# [Work to be completed]
Print all of the data exactly.

==============================

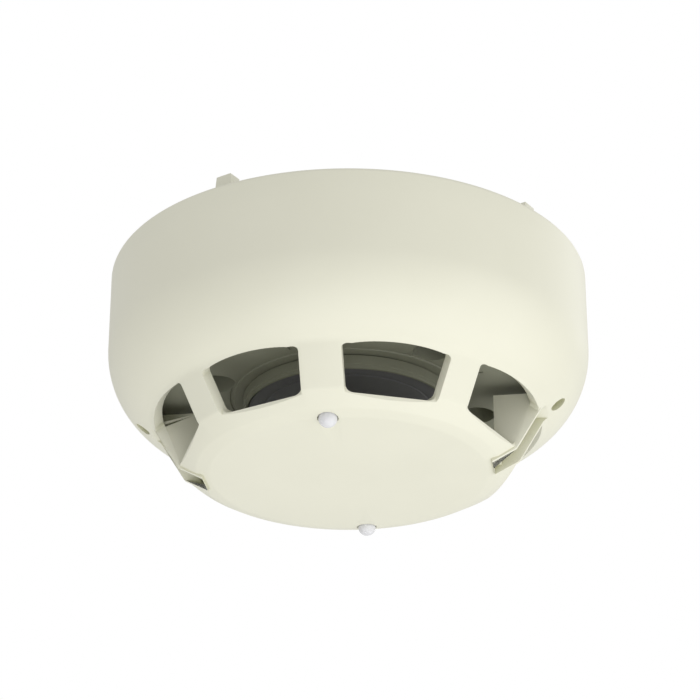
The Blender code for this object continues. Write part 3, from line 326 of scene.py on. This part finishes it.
def makeCover():
    c = cover
    piece = spinShape("outerShell", coverProfile(), c["steps"])
    for index in range(8):
        combine(piece, windowTools(index), "DIFFERENCE")
    end = c["channelEnd"]
    block = roundedProfile([
        (end + 0.6, 29.4, 0),
        (43.6, 29.4, 0),
        (41.0, 31.1, 1.0),
        (34.8, 41.3, 1.4),
        (end, 43.96, 0),
        (end - 0.3, 42.4, 0),
        (end + 0.6, 42.4, 0),
    ])
    hollow = [(end + 1.4, 32.0), (50.0, 32.0), (50.0, 48.0), (end, 48.0), (end, 42.0), (end + 1.4, 42.0)]
    width = 2 * c["channelHalf"]
    for side in (0, 180):
        azimuth = c["channelAzimuth"] + side
        combine(piece, [channelTool("channelBlock", block, width + 2 * c["vane"], azimuth)], "UNION")
        combine(piece, [channelTool("channelHollow", hollow, width, azimuth)], "DIFFERENCE")
    # pipe holes and the blind recesses in the shoulder
    for side in (0, 180):
        clearSelection()
        x, y = place(-8.1 + side, 28.2)
        bpy.ops.mesh.primitive_cylinder_add(vertices=48, radius=2.1 * mm, depth=12 * mm, location=at(x, y, 43))
        combine(piece, [bpy.context.object], "DIFFERENCE")
        clearSelection()
        x, y = place(81.9 + side, 43.4)
        depth = c["skirt"] + math.sqrt(c["arc"] ** 2 - (43.4 - 33.5) ** 2)
        outward = Vector((x / 43.4 * 9.9, y / 43.4 * 9.9, -(depth - c["skirt"]))).normalized()
        spot = at(x, y, depth) + outward * 1.4 * mm
        bpy.ops.mesh.primitive_cylinder_add(vertices=40, radius=1.75 * mm, depth=6 * mm, location=spot)
        tool = bpy.context.object
        tool.rotation_euler = outward.to_track_quat("Z", "Y").to_euler()
        combine(piece, [tool], "DIFFERENCE")
    clearSelection()
    piece.select_set(True)
    bpy.context.view_layer.objects.active = piece
    bpy.ops.object.mode_set(mode="EDIT")
    bpy.ops.mesh.select_all(action="SELECT")
    bpy.ops.mesh.remove_doubles(threshold=0.06 * mm)
    bpy.ops.object.mode_set(mode="OBJECT")
    applyBevel(piece, c["edge"], segments=3, angle=38)
    smoothShape(piece, 30)
    return piece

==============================

# [Expected answer]
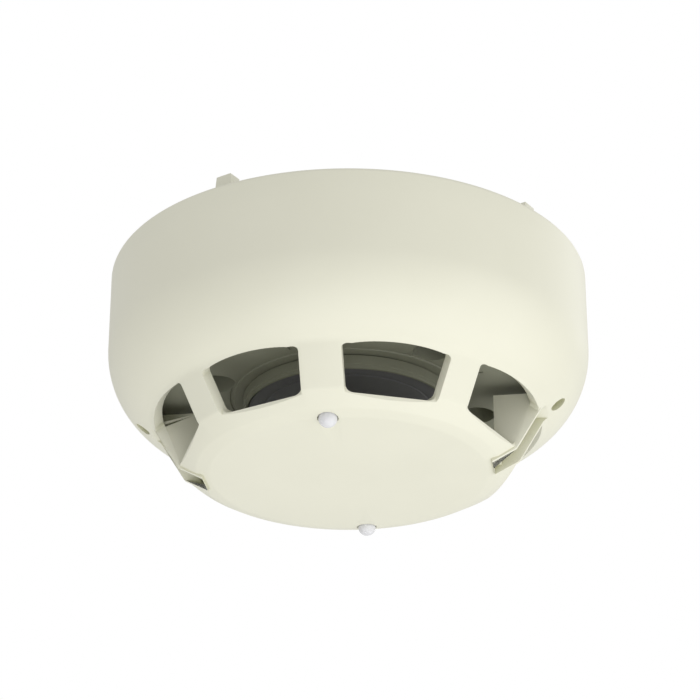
The Blender code for this object continues. Write part 3, from line 326 of scene.py on. This part finishes it.
def makeCover():
    c = cover
    piece = spinShape("outerShell", coverProfile(), c["steps"])
    for index in range(8):
        combine(piece, windowTools(index), "DIFFERENCE")
    end = c["channelEnd"]
    block = roundedProfile([
        (end + 0.6, 29.4, 0),
        (43.6, 29.4, 0),
        (41.0, 31.1, 1.0),
        (34.8, 41.3, 1.4),
        (end, 43.96, 0),
        (end - 0.3, 42.4, 0),
        (end + 0.6, 42.4, 0),
    ])
    hollow = [(end + 1.4, 32.0), (50.0, 32.0), (50.0, 48.0), (end, 48.0), (end, 42.0), (end + 1.4, 42.0)]
    width = 2 * c["channelHalf"]
    for side in (0, 180):
        azimuth = c["channelAzimuth"] + side
        combine(piece, [channelTool("channelBlock", block, width + 2 * c["vane"], azimuth)], "UNION")
        combine(piece, [channelTool("channelHollow", hollow, width, azimuth)], "DIFFERENCE")
    # pipe holes and the blind recesses in the shoulder
    for side in (0, 180):
        clearSelection()
        x, y = place(-8.1 + side, 28.2)
        bpy.ops.mesh.primitive_cylinder_add(vertices=48, radius=2.1 * mm, depth=12 * mm, location=at(x, y, 43))
        combine(piece, [bpy.context.object], "DIFFERENCE")
        clearSelection()
        x, y = place(81.9 + side, 43.4)
        depth = c["skirt"] + math.sqrt(c["arc"] ** 2 - (43.4 - 33.5) ** 2)
        outward = Vector((x / 43.4 * 9.9, y / 43.4 * 9.9, -(depth - c["skirt"]))).normalized()
        spot = at(x, y, depth) + outward * 1.4 * mm
        bpy.ops.mesh.primitive_cylinder_add(vertices=40, radius=1.75 * mm, depth=6 * mm, location=spot)
        tool = bpy.context.object
        tool.rotation_euler = outward.to_track_quat("Z", "Y").to_euler()
        combine(piece, [tool], "DIFFERENCE")
    clearSelection()
    piece.select_set(True)
    bpy.context.view_layer.objects.active = piece
    bpy.ops.object.mode_set(mode="EDIT")
    bpy.ops.mesh.select_all(action="SELECT")
    bpy.ops.mesh.remove_doubles(threshold=0.06 * mm)
    bpy.ops.object.mode_set(mode="OBJECT")
    applyBevel(piece, c["edge"], segments=3, angle=38)
    smoothShape(piece, 30)
    return piece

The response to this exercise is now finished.